Ante la globalización, agotada la lógica de una vida continuada, regular, sólida y progresiva, sólo queda un camino en el que adentrarse: la lógica de la gratificación inmediata. La sintomatología de una sociedad que sobrevalora lo efímero por encima de lo perenne, ha sido perfectamente descrita por sociólogos como Lipovetsky. Pero autores como Sennet van más allá. La imposición de una sociedad de modas y una sociedad consumista tendrá consecuencias políticas: “¿la gente elige en la política como elige en el Wall-Mart?”, se pregunta el sociólogo norteamericano. La identificación del ciudadano consumidor con el homo–democraticus, es más que preocupante. La temible mimetización que está sufriendo el marketing político con el marketing clásico, nos anuncia el futuro de la política. La “cultura del consumo” ya alcanza la política y ésta no tiene más remedio que adecuarse al nuevo ciudadano. Por eso, el ensayista Vicente Verdú, en su obra Yo y Tú, objetos de lujo (Debate, 2005), nos anuncia la homogeneización de nuestra psiqué a la hora de elegir un producto, una pareja o un partido político. Antes que ciudadanos, somos consumidores.

Peor aún, con los cambios culturales y económicos, nuestra percepción de lo que debe ser la educación está siendo transformada. Las viejas democracias burocratizadas, compañeras del viejo capitalismo, habían puesto a punto una máquina de masificación educativa, a través del control total del sistema escolar.

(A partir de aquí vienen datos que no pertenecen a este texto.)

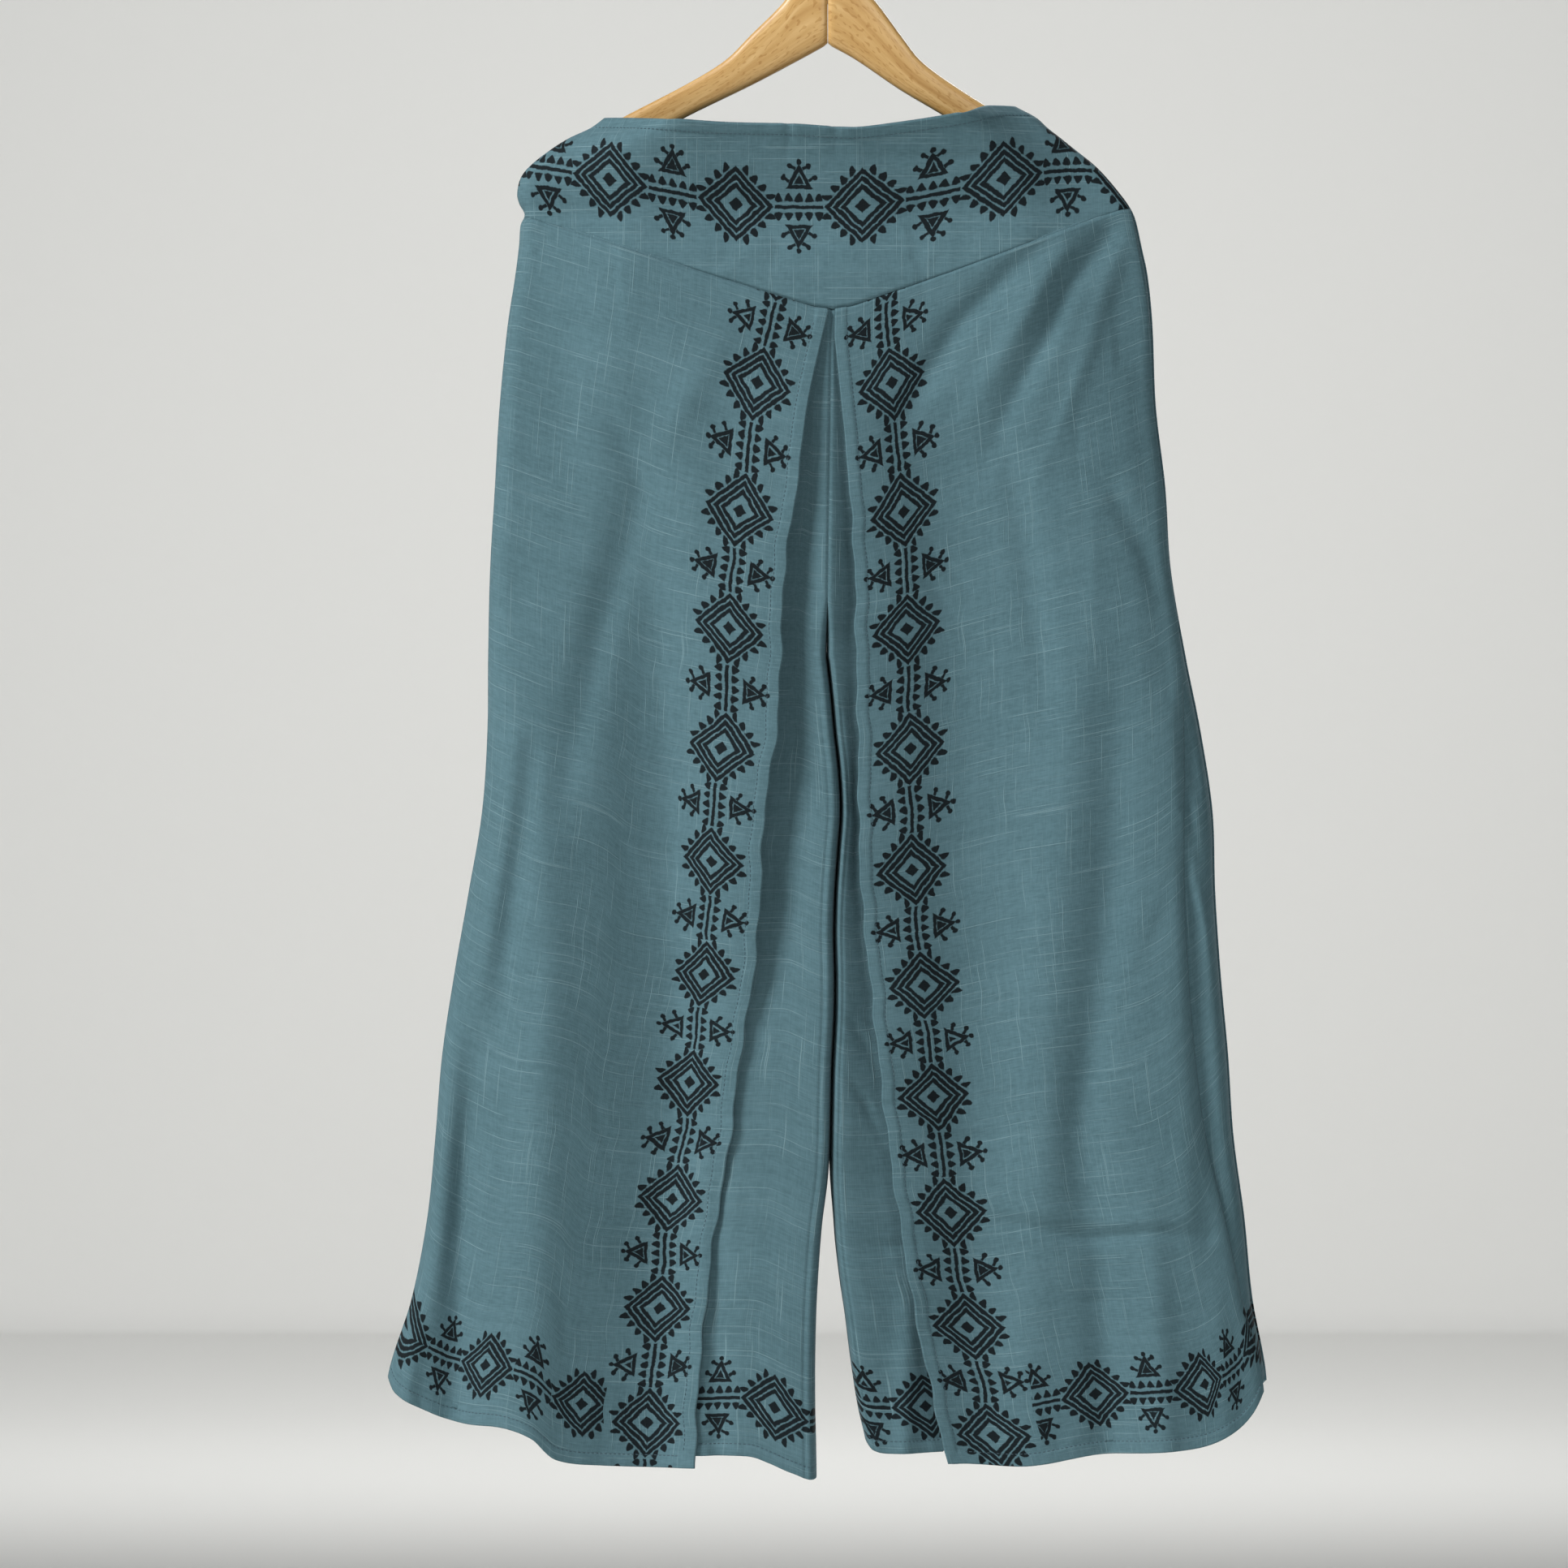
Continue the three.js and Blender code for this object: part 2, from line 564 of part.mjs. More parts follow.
// A yoke rises from the seam's points to the waist, and stands one layer step out, as the overlays do.
function yoke(face, seamRow, outwardY) {
  const bodyRows = yokeShares.length;
  const pointAt = (r, c) => {
    const { place, side } = seamRow[c];
    const from = -place.z - seamRise;
    const across = (place.x + reachAt(-1, from)) / (reachAt(-1, from) + reachAt(1, from));
    const topX = THREE.MathUtils.lerp(-reachAt(-1, waistSide.left), reachAt(1, waistSide.right), across);
    const top = lookUp(topEdge, "x", "down", topX);
    const bandFoot = top + waistBandHeight;
    const bodyDown = THREE.MathUtils.lerp(from, bandFoot, yokeShares[Math.min(r, bodyRows - 1)]);
    const down = r < bodyRows ? bodyDown : [bandFoot - waistBandStep, top][r - bodyRows];
    const x = THREE.MathUtils.lerp(-reachAt(-1, down), reachAt(1, down), across);
    const depth = Math.max(depthAt(side, face, x, down), 0);
    return new THREE.Vector3(x, outwardY * (depth + seamGap / 2), -down);
  };
  const last = seamRow.length - 1;
  const rim = (r, c) => {
    if (r === 0) return seamRow[c].out;
    if (c === 0) return sideways(-1);
    return c === last ? sideways(1) : null;
  };
  const grid = clothGrid(bodyRows + 2, seamRow.length, pointAt, outwardY, rim);
  const raised = (r) => layerStep + (r >= bodyRows ? waistBandRise : 0);
  return wallBetween(grid, () => layerStep - yokeThickness, raised);
}

// Manifold solids, used only to drill the arms for the hook's stem.
const wasm = await Module();
wasm.setup();

function toSolid(geometry) {
  const bare = geometry.clone();
  bare.deleteAttribute("normal");
  bare.deleteAttribute("uv");
  const merged = mergeVertices(bare, 1e-4);
  const triVerts = new Uint32Array(merged.index.array);
  return new wasm.Manifold(
    new wasm.Mesh({ numProp: 3, vertProperties: merged.attributes.position.array, triVerts }),
  );
}

function fromSolid(solid) {
  const { vertProperties, triVerts } = solid.getMesh();
  const geometry = new THREE.BufferGeometry();
  geometry.setAttribute("position", new THREE.Float32BufferAttribute(vertProperties, 3));
  geometry.setIndex([...triVerts]);
  geometry.computeVertexNormals();
  return geometry;
}

// The upper edge of an arm's end follows the inside of the shoulder that it carries.
function shoulderLine(side) {
  const line = [];
  const offset = yokeThickness + seatGap + hangerBevel;
  const first = shoulderTop[sideName(side)];
  const last = armTip[sideName(side)];
  for (let i = 0; i <= shoulderSteps; i += 1) {
    const down = THREE.MathUtils.lerp(first, last, i / shoulderSteps);
    const lean = (reachAt(side, down + 2) - reachAt(side, down - 2)) / 4;
    const reach = reachAt(side, down) + layerStep;
    const long = Math.hypot(1, lean);
    line.push(new THREE.Vector2(reach - offset / long, -down - (offset * lean) / long));
  }
  return line;
}

// One wooden arm, its outline drawn to the right and mirrored for the left.
function hangerArm(side) {
  const name = sideName(side);
  const inset = hangerBevel; // the bevel adds this much all round
  const middle = seamGap / 2 + inset;
  const shoulder = shoulderLine(side);
  const tip = shoulder[shoulder.length - 1];
  const pitch = armPitch[name];
  const top = -neckTop - inset;
  const outline = [new THREE.Vector2(middle, top), new THREE.Vector2(neckHalfWidth, top)];
  visibleArms.forEach((row) => {
    const x = row[`${name}Upper`] - inset * slopeInset;
    outline.push(new THREE.Vector2(x, -row.upperDown - inset * slopeInset));
  });
  outline.push(...shoulder);
  armTipCorners.forEach(({ inwards, below }) => {
    outline.push(new THREE.Vector2(tip.x - armTipRadius * inwards, tip.y - armTipRadius * below));
  });
  const rootDown = armRoot - inset * armRootInset;
  lowerShares.forEach((t) => {
    const x = tip.x * t;
    outline.push(new THREE.Vector2(x, armBow[name] * Math.sin(Math.PI * t) - rootDown - pitch * x));
  });
  outline.push(new THREE.Vector2(middle, -rootDown));
  const flat = hangerThickness - 2 * hangerBevel;
  const geometry = new THREE.ExtrudeGeometry(new THREE.Shape(outline), {
    depth: flat,
    bevelThickness: hangerBevel,
    bevelSize: hangerBevel,
    bevelSegments: 3,
  });
  geometry.translate(0, 0, -flat / 2);
  geometry.rotateX(Math.PI / 2);
  if (side < 0) geometry.rotateZ(Math.PI);
  const drill = new THREE.CylinderGeometry(
    stemRadius + stemClearance,
    stemRadius + stemClearance,
    2 * (stemDepth + stemClearance),
    16,
  );
  drill.rotateX(Math.PI / 2);
  drill.translate(0, 0, -neckTop);
  return fromSolid(toSolid(geometry).subtract(toSolid(drill)));
}

// The hook: a straight stem, an easy bend, and a round top whose inside is the seat.
function hangerHook() {
  const path = new THREE.CurvePath();
  const centre = new THREE.Vector3(0, 0, -hookRadius + stemRadius);
  const onRing = (degrees) => {
    const angle = THREE.MathUtils.degToRad(degrees);
    return new THREE.Vector3(hookRadius * Math.cos(angle), 0, hookRadius * Math.sin(angle)).add(centre);
  };
  const ring = [];
  for (let i = 0; i <= hookSteps; i += 1) ring.push(onRing(hookTip - (i * hookSweep) / hookSteps));
  const bendEnd = new THREE.Vector3(0, 0, -stemTop);
  const stemEnd = new THREE.Vector3(0, 0, -neckTop - stemDepth);
  ring.push(bendEnd.clone().lerp(onRing(hookLeave), bendShare).add(bendShift));
  ring.push(bendEnd);
  stemShares.forEach((t) => ring.push(bendEnd.clone().lerp(stemEnd, t)));
  path.add(new THREE.CatmullRomCurve3(ring, false, "centripetal"));
  const section = new THREE.Shape();
  section.absarc(0, 0, stemRadius, 0, 2 * Math.PI);
  return new THREE.ExtrudeGeometry(section, {
    extrudePath: path.curves[0],
    steps: 36,
    curveSegments: 4,
    bevelEnabled: false,
  });
}

const slubCotton = new THREE.MeshStandardMaterial({ color: 0x5f8591, roughness: 0.9, metalness: 0 });
const paleWood = new THREE.MeshStandardMaterial({ color: 0xcaa067, roughness: 0.5, metalness: 0 });
const steelWire = new THREE.MeshStandardMaterial({ color: 0xb4b6b8, roughness: 0.3, metalness: 1 });

const trousers = new THREE.Group();

function addPiece(name, geometry, material) {
  const mesh = new THREE.Mesh(geometry, material);
  mesh.name = name;
  trousers.add(mesh);
}

const fronts = { left: legFront(-1), right: legFront(1) };
const backs = { left: legBack(-1), right: legBack(1) };

for (const side of [-1, 1]) {
  const name = sideName(side);
  const innerFace = () => -clothThickness;
  const outerFace = () => 0;
  const legRows = fronts[name].grid.slice(0, rowHeights.length);
  addPiece(`leg_front_${name}`, wallBetween(legRows, innerFace, outerFace), slubCotton);
  addPiece(`leg_back_${name}`, wallBetween(backs[name], innerFace, outerFace), slubCotton);
  addPiece(`overlay_${name}`, overlay(side, fronts[name]), slubCotton);
}

// The yokes' columns are those of the pieces below them, from the left side seam to the right.
const seamPlaces = (grid, side, last) => grid[0].slice(0, last + 1).map((point) => ({ ...point, side }));
const frontSeam = [
  ...seamPlaces(fronts.left.grid, -1, fronts.left.layout.lastCovered),
  ...seamPlaces(fronts.right.grid, 1, fronts.right.layout.lastCovered).reverse(),
];
const backLast = backShares.length - 2;
const backSeam = [
  ...seamPlaces(backs.left, -1, backLast),
  ...seamPlaces(backs.right, 1, backLast).reverse(),
];
addPiece("yoke_front", yoke("front", frontSeam, -1), slubCotton);
addPiece("yoke_back", yoke("back", backSeam, 1), slubCotton);

addPiece("hanger_arm_left", hangerArm(-1), paleWood);
addPiece("hanger_arm_right", hangerArm(1), paleWood);
addPiece("hanger_hook", hangerHook(), steelWire);

export default trousers;
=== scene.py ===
import math

import bpy
import numpy as np
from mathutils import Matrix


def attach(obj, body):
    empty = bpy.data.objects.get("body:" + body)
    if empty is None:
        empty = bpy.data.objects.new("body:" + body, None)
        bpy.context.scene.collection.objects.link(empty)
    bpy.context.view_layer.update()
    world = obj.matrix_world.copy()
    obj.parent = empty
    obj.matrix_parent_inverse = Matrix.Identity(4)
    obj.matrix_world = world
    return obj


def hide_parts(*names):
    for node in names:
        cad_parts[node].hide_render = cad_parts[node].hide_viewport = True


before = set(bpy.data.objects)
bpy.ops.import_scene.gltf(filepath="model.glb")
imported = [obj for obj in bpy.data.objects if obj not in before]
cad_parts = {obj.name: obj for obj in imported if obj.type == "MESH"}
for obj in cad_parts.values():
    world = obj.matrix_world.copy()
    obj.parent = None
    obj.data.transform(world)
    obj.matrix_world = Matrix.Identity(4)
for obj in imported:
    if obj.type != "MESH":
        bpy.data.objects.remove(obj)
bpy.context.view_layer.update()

# Cotton trousers with a split overskirt front, hung by the waist on a wooden coat hanger.
# Sizes are in millimetres. "down" is below the seat of the hook, "x" is to the right of the centre
# line as seen from the front, and the front faces -Y. makeMesh turns them into metres.
metresPerMm = 0.001
body = "root"

# Cut and drape, shared by all the cloth

cut = {
    "cloth": 1.2,  # thickness of one layer
    "yoke": 2.4,  # the yoke is cut double
    "layer": 1.5,  # an overlay's outer face stands this far off the leg
    "hemStrip": 9.0,  # turned edge, stitched at this distance
    "hemThick": 0.8,  # the turned edge is this much thicker
    "hemGroove": 0.45,  # depth of its line of stitching
    "hemPucker": 0.25,
    "waistStrip": 7.0,
    "overlayDrop": 9.0,  # the overlays hang this far below the legs
    "yokePoint": 328.0,  # lowest point of the yoke's seam in front
    "seamSides": {"left": 257.0, "right": 250.0},  # where that seam meets the side seams
    "seamLevel": 254.0,
    "backSeamCentre": 288.0,
    "crotchTop": 538.0,  # the centre seam gives way to the inseams between these two
    "crotch": 581.0,
    "centreTopX": 2.6,  # the centre seam hangs a little aslant
    "centreCrotchX": -0.8,
    "edgeStart": 2.5,  # the free edges start this far from the centre seam
    "recessReach": 70.0,  # how far behind an overlay the leg's sinking fades out
    "clearOfMiddle": 0.06,  # half the gap between front and back at the side seams
}

silhouette = {
    "down": [166, 174, 182, 190, 197, 205, 217, 226, 238, 246, 254, 262, 276, 300, 336, 396, 456, 516,
             581, 636, 696, 756, 816, 876, 936, 996, 1056, 1116, 1200],
    "left": [147, 156, 165, 176, 191, 204, 219.5, 227, 230, 228.5, 224.5, 227.5, 228.5, 231.5, 237, 243,
             246.5, 250, 251.5, 252, 256, 266, 276.5, 285.5, 290.5, 296.5, 308, 326, 330],
    "right": [128, 139, 154, 163, 172, 182, 197, 206, 216, 222, 226.5, 229, 232, 237, 240.5, 243, 250,
              254, 265, 276, 285, 287, 291, 296.5, 300.5, 308.5, 314.5, 325, 326],
}

# Free edges of the overlays, as reach from the centre line
freeEdges = {
    "down": [328, 396, 456, 516, 581, 636, 696, 756, 816, 876, 936, 996, 1056, 1116, 1190],
    "left": [0, 15, 22.5, 31.5, 34.5, 37.5, 46.5, 49.5, 54.5, 64.5, 72, 82, 89.5, 95.5, 99],
    "right": [3, 10, 15.5, 19.5, 20.5, 22, 22.5, 24.5, 30.5, 37, 44, 52.5, 62.5, 75, 91],
}

# Small waves in the free edges, as stitching gives: rise, length over 2 pi, and shift
scallops = {
    "grows": (380, 520),
    "waves": ((0.7, 9.3, 1), (0.5, 5.1, 2)),
}

# Outer side of the right overlay, which turns in ahead of the side seam
rightCover = {
    "down": [250, 336, 396, 456, 516, 550, 581, 636, 756, 816, 876, 936, 996, 1056, 1116, 1200],
    "reach": [224, 238, 241, 248, 253, 258, 261, 263, 263, 266, 271, 279, 293, 306, 321, 325],
}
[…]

El objetivo era alcanzar una “sociedad de las habilidades” donde la educación “masiva” permitiera el ascenso social “masivo”. Pero el nuevo capitalismo redimensionará la educación. Las transformaciones productivas son excesivamente rápidas, la economía es enormemente cambiante. Las empresas ya no valoran el sacrificio de un trabajador por intentar entender el proceso productivo y la empresa en su totalidad. Ahora se valora el “potencial de adaptación”. Nada debe ser conocido en profundidad, pues resta energías para una más que posible adaptación a una nueva función. De ahí que Sennet advierta de que un fantasma recorre Occidente: el “fantasma de la inutilidad”. Millones de estudiantes pasan años enteros de su vida aprendiendo contenidos que serán inaplicables en su transmutante vida profesional. Sin embargo, sigue la profecía de Sennet, el sistema se encargará de otorgarnos los conocimientos suficientes para poder funcionar como trabajadores, ciudadanos y consumidores. Adquiriremos un conocimiento análogo para poder votar, como el del consumidor para usar mínimamente un producto complejo como un microondas. Lejos queda la idea de un consumidor responsable, exigente y reivindicador que planteara Iria Matathia en su obra Tendencias (Planeta, 2000). Nuestra experta en consumo anunciaba que: “los consumidores están empezando a darse cuenta de la amplitud de su poder como comunidad”. Pero esta comunidad de consumidores es falaz y sus aparentes habilidades no son más que instrumentos de consumo proporcionados por un sistema que necesita de él.

La lógica posmoderna arrastra a conclusiones perversas: la educación no debe consistir en la transmisión de contenidos académicos, sino procurar habilidades de adaptación y consumo. Ante este presupuesto, la crisis de identidad en la comunidad educativa es evidente. La función de los docentes parece relegada a preparar en condiciones al nuevo ciudadano-consumidor.